The Magic Box, about the film pioneer William Friese-Greene (Robert Donat) was the film industry's contribution to the Festival of Britain in 1951. The supporting cast was a Who's Who of the profession; Laurence Olivier played the policeman dragged in off the street by Friese-Greene to see his first experiment in moving pictures.

The Dam Busters (1954), starring Richard Todd and Michael Redgrave, directed by Michael Anderson, was probably the most famous film to be produced at ABPC. "I had to ask the powers-that-be if I could edit this one when I heard rumours that they were thinking of hiring another editor," he said:

The first three months' shooting was spent entirely on a large model of the dams and surrounding country which occupied most of a huge stage. The film took a year from the start of shooting to the final print.

The Dam Busters was exceptionally well cut. Yet Best got little help from the director. "Michael Anderson was a lovely man, very good with actors, but not really a contributor at the editing stage," he said. "The final cut was virtually my first cut." Robert Wise's The Haunting (1963) is supposed to be the first film to use direct cuts between sequences, and to dispense with fades and dissolves, but The Dam Busters experimented with this a decade earlier. Best acknowledged that the script was so good it made the cutting simple, but the climax, a tremendous juggling job, was largely invented by him. Despite some unconvincing special effects, the bombing runs were impeccably timed and one still watches the sequence with astonishment.

Best felt privileged to edit six films directed by J. Lee Thompson, including Woman in a Dressing Gown (1957) and Ice Cold in Alex (1958), his favourite among all his films. "Lee was a most undervalued man," he said:

If you watched him at work you'd know there was something special about him. All his films were inspiring to work on as he had the gift of getting very good performances and he had a strong visual sense.

Dick Best had no time for the English New Wave. He edited Look Back in Anger for Tony Richardson in 1958, and "I hated it. I still hate it. I can't bear that left-wing philosophy. And I hated the fact that I had to do it." When the first cut was finished, Richardson handed the film over to another editor, Bert Bates, but left Best to deal with all the post-sync. He found himself having to direct Richard Burton, Mary Ure and Edith Evans.
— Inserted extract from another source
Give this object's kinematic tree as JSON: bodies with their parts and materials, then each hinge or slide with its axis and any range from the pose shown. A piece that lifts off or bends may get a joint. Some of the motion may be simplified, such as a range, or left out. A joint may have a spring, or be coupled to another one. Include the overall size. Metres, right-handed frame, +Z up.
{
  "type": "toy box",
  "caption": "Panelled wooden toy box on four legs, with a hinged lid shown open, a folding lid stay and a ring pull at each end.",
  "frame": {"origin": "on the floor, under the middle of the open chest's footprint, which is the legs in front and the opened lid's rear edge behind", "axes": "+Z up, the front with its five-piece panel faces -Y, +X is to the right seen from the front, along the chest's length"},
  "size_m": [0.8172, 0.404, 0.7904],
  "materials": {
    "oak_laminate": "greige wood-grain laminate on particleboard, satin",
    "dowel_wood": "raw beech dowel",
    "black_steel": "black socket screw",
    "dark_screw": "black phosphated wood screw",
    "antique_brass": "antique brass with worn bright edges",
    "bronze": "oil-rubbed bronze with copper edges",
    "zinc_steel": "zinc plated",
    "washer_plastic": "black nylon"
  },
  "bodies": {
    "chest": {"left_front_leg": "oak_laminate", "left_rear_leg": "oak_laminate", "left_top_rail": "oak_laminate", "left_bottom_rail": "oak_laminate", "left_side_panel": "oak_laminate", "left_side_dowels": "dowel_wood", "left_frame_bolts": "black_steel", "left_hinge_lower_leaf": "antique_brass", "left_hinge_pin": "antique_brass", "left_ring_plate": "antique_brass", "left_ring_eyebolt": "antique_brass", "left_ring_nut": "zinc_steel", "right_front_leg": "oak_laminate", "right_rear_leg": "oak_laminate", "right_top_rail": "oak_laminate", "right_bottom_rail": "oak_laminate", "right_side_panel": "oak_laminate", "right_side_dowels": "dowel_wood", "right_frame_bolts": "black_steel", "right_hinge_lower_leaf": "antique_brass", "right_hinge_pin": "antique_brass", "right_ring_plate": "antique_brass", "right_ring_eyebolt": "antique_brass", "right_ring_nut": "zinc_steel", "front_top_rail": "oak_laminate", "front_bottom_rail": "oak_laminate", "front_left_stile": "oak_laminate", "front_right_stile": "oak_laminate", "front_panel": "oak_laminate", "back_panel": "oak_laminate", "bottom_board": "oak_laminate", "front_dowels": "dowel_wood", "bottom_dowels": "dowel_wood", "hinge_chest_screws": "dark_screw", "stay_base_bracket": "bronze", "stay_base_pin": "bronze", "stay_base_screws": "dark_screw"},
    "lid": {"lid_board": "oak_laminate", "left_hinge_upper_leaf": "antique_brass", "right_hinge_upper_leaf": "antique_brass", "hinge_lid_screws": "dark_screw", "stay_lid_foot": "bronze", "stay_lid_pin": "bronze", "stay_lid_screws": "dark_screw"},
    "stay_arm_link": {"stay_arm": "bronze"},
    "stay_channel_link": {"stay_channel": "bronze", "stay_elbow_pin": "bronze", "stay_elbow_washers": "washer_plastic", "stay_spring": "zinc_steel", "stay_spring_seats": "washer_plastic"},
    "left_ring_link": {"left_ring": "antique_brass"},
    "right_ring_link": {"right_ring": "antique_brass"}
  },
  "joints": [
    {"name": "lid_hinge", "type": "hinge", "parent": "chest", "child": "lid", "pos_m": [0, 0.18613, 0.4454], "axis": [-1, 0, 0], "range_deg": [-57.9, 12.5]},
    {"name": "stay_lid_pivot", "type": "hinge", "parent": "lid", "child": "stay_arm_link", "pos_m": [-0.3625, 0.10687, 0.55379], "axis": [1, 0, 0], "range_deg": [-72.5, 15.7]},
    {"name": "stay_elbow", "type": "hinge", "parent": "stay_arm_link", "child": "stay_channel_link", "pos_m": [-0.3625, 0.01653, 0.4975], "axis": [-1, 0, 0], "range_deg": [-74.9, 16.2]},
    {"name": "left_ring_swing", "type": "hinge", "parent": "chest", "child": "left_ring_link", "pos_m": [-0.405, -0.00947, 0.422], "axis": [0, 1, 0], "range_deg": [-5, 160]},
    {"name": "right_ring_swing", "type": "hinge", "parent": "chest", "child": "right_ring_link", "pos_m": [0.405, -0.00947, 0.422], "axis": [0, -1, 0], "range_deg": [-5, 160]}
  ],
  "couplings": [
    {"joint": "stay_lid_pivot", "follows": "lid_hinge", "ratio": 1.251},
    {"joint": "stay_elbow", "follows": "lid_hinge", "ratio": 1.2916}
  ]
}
Best was happier working on the Avengers television series with Diana Rigg and Patrick McNee - in 1965 he cut 13 one-hour episodes. The episodes were shot in two weeks - "it was very hard work - with long days and a six-day week". Despite the pressure, Best tackled sequences with imagination and elegance. One episode involved the bursting of a dam and Best fleshed the scenes out with footage from The Dam Busters.

When production at ABPC virtually stopped, in 1967, Best was made redundant. He cut Otley (1968) for Dick Clement at Shepperton. With EMI running the ABPC studio in the 1970s - "the worst period for the industry" - he returned to edit The Best Pair of Legs in the Business (1972), and Take Me High (1973) with Cliff Richard. He also taught editing to overseas students, mainly from Africa. He worked at Pinewood on The Most Dangerous Man in the World (1969) with Gregory Peck, directed by J. Lee Thompson. He accompanied the film to Fox, once more, and this time it was Darryl Zanuck's son Richard who made major deletions, in the style of his father. After this, he joined British Transport Films, for five very enjoyable years. His last credit was Safe on the Line in 1983.

A passionate film enthusiast, he was a charming, humorous man. He and his wife Noreen Ackland, also a film editor, were frequent visitors to revivals at the National Film Theatre and the Live Cinema events at the Festival Hall. In 1989 he appeared in Chris Mohr's BBC documentary Elstree - the British Hollywood.

"Film editing is a most satisfying job and a unique experience," said Dick Best:

One handles the actual celluloid on which the film exists and which contains all the talent of everyone else involved. I can't get over it. The whole of my film life has been a miracle. I have hardly done anything to achieve what I have achieved.